Address: River Rd, Manchester, NH 03104

Tip: Check the Friends of Stark Park calendar for free summer bandstand concerts. The equestrian statue of Stark and the family burial plot sit at the heart of the park, and the river-overlook path is stroller-friendly.

🌐 Official Website

Livingston Park

Free (small fee for pool)

Family Fun

North Manchester's 131-acre family park wraps around Dorrs Pond with a flat one-mile woodland loop, two playgrounds, a seasonal splash pad, and a running track. It is where Manchester families actually spend summer Saturdays — and everything except the pool is free.

Address: 244 Hooksett Rd, Manchester, NH 03104

Tip: The Dorrs Pond loop is the best easy nature walk inside city limits — herons and turtles are regulars. Free parking sits off Hooksett Road by the ballfields, and the pond becomes a free skating rink when it freezes solid.

🌐 Official Website

Bookery Manchester

Free to browse

Shops & Downtown

Downtown Manchester's indie bookstore-café anchors Elm Street with curated shelves, local-author events, kids' story times, and proper espresso. It is the kind of browse-for-an-hour space that turns a rainy day into a win — and the events calendar is almost entirely free.

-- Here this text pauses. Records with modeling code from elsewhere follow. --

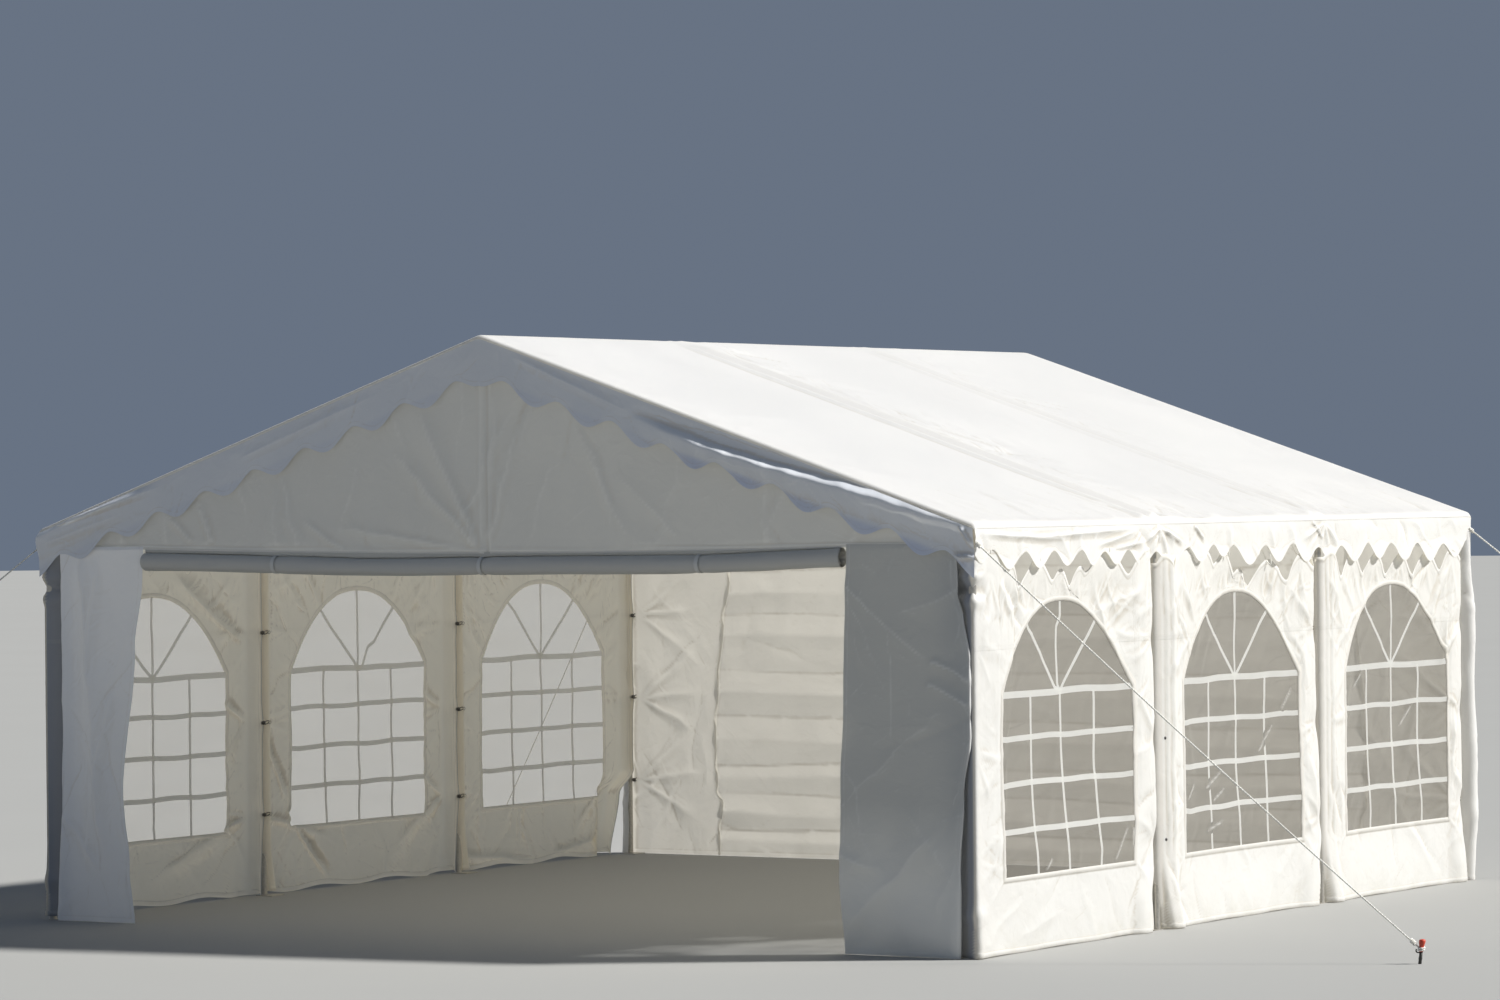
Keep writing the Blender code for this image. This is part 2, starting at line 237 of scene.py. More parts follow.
@dataclass(frozen=True)
class Fold:
    """A crease between two places on a sheet. It is height proud at its crest and widens by spread."""

    start: Point
    end: Point
    width: float = 0.05
    height: float = 0.006
    spread: float = 0.0
    onset: float = 0.12

    def lift(self, u: Array, v: Array) -> Array:
        """How far the crease lifts the sheet at each place.

        Args:
            u: places across.
            v: places up.

        Returns:
            The lifts.
        """
        way = np.subtract(self.end, self.start)
        length = float(np.hypot(*way))
        way = way / length
        along = ((u - self.start[0]) * way[0] + (v - self.start[1]) * way[1]) / length
        across = (v - self.start[1]) * way[0] - (u - self.start[0]) * way[1]
        width = self.width + self.spread * length * np.clip(along, 0.0, 1.0)
        crest = np.maximum(0.0, 1.0 - np.abs(across) / width) ** 2
        return self.height * crest * ease(0.0, self.onset, along) * ease(0.0, 0.35, 1.0 - along)


def fan(centre: Point, angles: Iterable[float], reach: float, height: float, seed: int) -> list[Fold]:
    """Folds that run out from a place where a sheet is pulled.

    Args:
        centre: where the pull is, in the sheet's flat coordinates.
        angles: the way of each fold, in degrees from the sheet's across direction.
        reach: about how long the folds are.
        height: about how proud they are.
        seed: for their uneven lengths and heights.

    Returns:
        The folds.
    """
    rng = np.random.default_rng(seed)
    made = []
    for angle in angles:
        turn = math.radians(angle + rng.uniform(-5, 5))
        length = reach * rng.uniform(0.65, 1.25)
        end = (centre[0] + length * math.cos(turn), centre[1] + length * math.sin(turn))
        proud = height * rng.uniform(0.6, 1.2)
        made.append(Fold(centre, end, 0.018, proud, spread=0.17, onset=0.3))
    return made


def folded(*rows: Sequence[float]) -> list[Fold]:
    """Folds from rows of start, end, width, height, spread and onset."""
    return [Fold((u, v), (end_u, end_v), *rest) for u, v, end_u, end_v, *rest in rows]


@dataclass
class Creases:
    """All that keeps a sheet from lying flat."""

    seed: int
    swell: float = 0.009
    swell_size: float = 0.75
    crumple: float = 0.0012
    crumple_size: float = 0.11
    facet: float = 0.006
    facet_size: float = 0.34
    way: float = 75.0
    spread: float = 60.0
    folds: list[Fold] = field(default_factory=list)

    def __call__(self, u: Array, v: Array) -> Array:
        """How far the sheet stands proud at each place.

        Args:
            u: places across.
            v: places up.

        Returns:
            The heights.
        """
        noise = Lattice(self.seed)
        total = self.swell * noise.cloudy(u, v, self.swell_size)
        total = total + self.facet * noise.crinkled(u, v, self.facet_size, self.way, self.spread)
        total = total + self.crumple * noise.crinkled(u + 40.0, v, self.crumple_size, self.way, 90.0)
        u = u + 0.014 * noise.at(u * 5.0, v * 5.0)
        v = v + 0.014 * noise.at(u * 5.0 + 9.0, v * 5.0)
        for fold in self.folds:
            total = total + fold.lift(u, v)
        return total


class Face(Enum):
    """A side of the tent. A wall's own coordinates are along it, outwards and up."""

    RIGHT = "right"
    LEFT = "left"
    FRONT = "front"
    REAR = "rear"

    def world(self, along: Array, out: Array, up: Array) -> Array:
        """Points in the row frame of places on this side.

        Args:
            along: distances along the wall.
            out: distances out from the middle.
            up: heights.

        Returns:
            The points.
        """
        sign = 1.0 if self in (Face.RIGHT, Face.REAR) else -1.0
        if self in (Face.RIGHT, Face.LEFT):
            return stacked(sign * out, along, up)
        return stacked(along, sign * out, up)

    @property
    def outward(self) -> Vector:
        """The way out of the tent."""
        return Vector(self.world(np.float64(0.0), np.float64(1.0), np.float64(0.0)))


def lengths(points: Array) -> Array:
    """How far along a line each of its points is."""
    return np.concatenate([[0.0], np.cumsum(np.hypot(*np.diff(points, axis=0).T))])


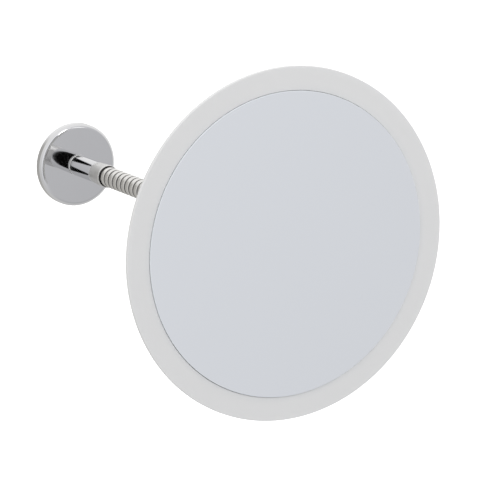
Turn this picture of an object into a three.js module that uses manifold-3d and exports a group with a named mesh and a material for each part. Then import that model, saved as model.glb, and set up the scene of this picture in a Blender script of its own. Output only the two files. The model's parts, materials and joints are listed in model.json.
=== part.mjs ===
// Wall-mounted shaving mirror on a gooseneck arm. Millimetres, +Z up.
// The origin is the centre of the wall bracket's back face. The wall fills +Y, the arm runs
// straight out along -Y, and the mirror faces -Y.
//
// Almost every piece is turned about the arm's axis, so a profile lists [radius, distance]
// pairs, where distance is how far in front of the wall the point lies.

import * as THREE from 'three';
import { mergeVertices } from 'three/addons/utils/BufferGeometryUtils.js';
import Module from 'manifold-3d';

const wasm = await Module();
wasm.setup();

// Driving dimensions.
const GAP = 0.3; // clearance between pieces that touch
const PLATE_RADIUS = 29.8;
const PLATE_DEPTH = 7.5;
const PLATE_WALL = 1.2;
const PLATE_ROUNDING = 3;
const PLATE_CROWN = 0.2; // how far the middle of the face stands out
const BRACKET_WEB = 1.5;
const BRACKET_DEPTH = 5;
const BRACKET_CLEARANCE = 0.6; // inside the plate's rim
const BRACKET_CHAMFER = 0.8;
const POCKET_CLEARANCE = 1.5; // around the nut
const WALL_SCREW_OFFSET = 18;
const WALL_SCREW_RADIUS = 2.3;
const WALL_SCREW_HEAD = 4.6;
const COVER_SCREW_DISTANCE = 2.5;
const COVER_SCREW_RADIUS = 1.5;
const COVER_SCREW_LENGTH = 5;
const THREAD_RADIUS = 3.7; // M8 spigot of the arm post
const THREAD_CHAMFER = 0.6;
const NUT_RADIUS = 7.5; // across the corners
const WASHER_THICKNESS = 0.7;
const SEAT_RADIUS = 7.6;
const SEAT_THICKNESS = 0.6;
const POST_RADIUS = 7.5;
const POST_END = 38.5;
const FERRULE_NARROW = 7.5;
const FERRULE_WIDE = 8.1;
const FERRULE_EDGE = 0.3;
const BASE_FERRULE_END = 54.3;
const MOUTH_RADIUS = 7.5;
const MOUTH_DEPTH = 2;
const SPIGOT_RADIUS = 5; // plain spigots inside both ferrules
const SPIGOT_LENGTH = 6.5;
const SPIGOT_CHAMFER = 0.5;
const SPIGOT_GROOVE = 3.6; // radius at the bottom of the grub screw's groove
const SPIGOT_GROOVE_WIDTH = 3.2;
const SPIGOT_GROOVE_MIDDLE = 3.2; // from the shoulder
const FERRULE_SCREW_RADIUS = 1.5;
const NECK_RADIUS = 7.15;
const NECK_GROOVE = 6.3; // radius at the bottom of the grooves
const NECK_BORE = 3.8;
const NECK_TAIL = 6; // plain end inside each ferrule
const RIDGE_PITCH = 6.2;
const RIDGE_CREST = 2.1; // half the width of a ridge's top
const RIDGES_PER_SECTION = 2;
const SECTIONS = 17;
const JOINT_CLEARANCE = 1.7; // between neighbouring sections, for 12 degrees of bend
const HUB_RADIUS = 12;
const HUB_LENGTH = 13;
const HUB_NECK_LENGTH = 4;
const HUB_FILLET = 4;
const HUB_SCREW_RADIUS = 2.2;
const HUB_SCREW_HEAD = 4.4;
const HUB_SCREW_SOCKET = 1.4;
const BACK_PLATE_RADIUS = 30;
const BACK_PLATE_THICKNESS = 2.8;
const BACK_PLATE_CHAMFER = 0.8;
const BACK_PAD_THICKNESS = 0.6;
const BACK_PAD_RADIUS = 28.5;
const BACK_PAD_HOLE = 8.4;
const DISC_RADIUS = 115;
const DISC_THICKNESS = 5;
const DISC_CHAMFER = 3;
const DISC_EDGE = 0.4;
const RECESS_DEPTH = 3;
const RECESS_CLEARANCE = 0.5; // around the glass
const GLASS_RADIUS = 99.2;
const GLASS_THICKNESS = 2.8;
const GLASS_EDGE = 0.3;
const GLASS_PROUD = 0.7; // how far the glass stands out of its recess
const ADHESIVE_RADIUS = 87;

// Derived places along the arm, all as distances from the wall.
const SECTION_LENGTH = RIDGE_PITCH * RIDGES_PER_SECTION;
const NECK_START = BASE_FERRULE_END + 2 * GAP;
const NECK_END = NECK_START + SECTIONS * SECTION_LENGTH;
const HEAD_FERRULE_START = NECK_END + 2 * GAP;
const FERRULE_LENGTH = BASE_FERRULE_END - POST_END - GAP;
const HUB_START = HEAD_FERRULE_START + FERRULE_LENGTH + GAP;
const HUB_END = HUB_START + HUB_LENGTH;
const BACK_PLATE_BACK = HUB_END + GAP;
const BACK_PLATE_FRONT = BACK_PLATE_BACK + BACK_PLATE_THICKNESS;
const DISC_BACK = BACK_PLATE_FRONT + BACK_PAD_THICKNESS + 2 * GAP;
const DISC_FRONT = DISC_BACK + DISC_THICKNESS;
const RECESS_FLOOR = DISC_FRONT - RECESS_DEPTH;
const GLASS_FRONT = DISC_FRONT + GLASS_PROUD;
const GLASS_BACK = GLASS_FRONT - GLASS_THICKNESS;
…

Address: 844 Elm St, Manchester, NH 03101

Tip: Weekly story times and author talks are free — check the calendar before you visit. Elm Street around the shop is Manchester's main dining-and-strolling drag; street parking is metered cheap and free on Sundays.

🌐 Official Website

Manchester Craft Market

Free entry

Shopping & Strolling

Inside the Mall of New Hampshire, this all-local storefront stocks the work of hundreds of New Hampshire and New England makers — soaps, prints, jewelry, maple syrup, woodwork — so souvenir money goes straight to small producers. Browsing costs nothing, and New Hampshire's tax-free shopping sweetens any purchase.

Address: 1500 S Willow St, Manchester, NH 03103

Tip: New Hampshire charges no sales tax, which makes this the cheapest souvenir run in New England. Craft classes and kids' workshops run regularly at the in-store studio — check the online calendar. Open mall hours, seven days a week.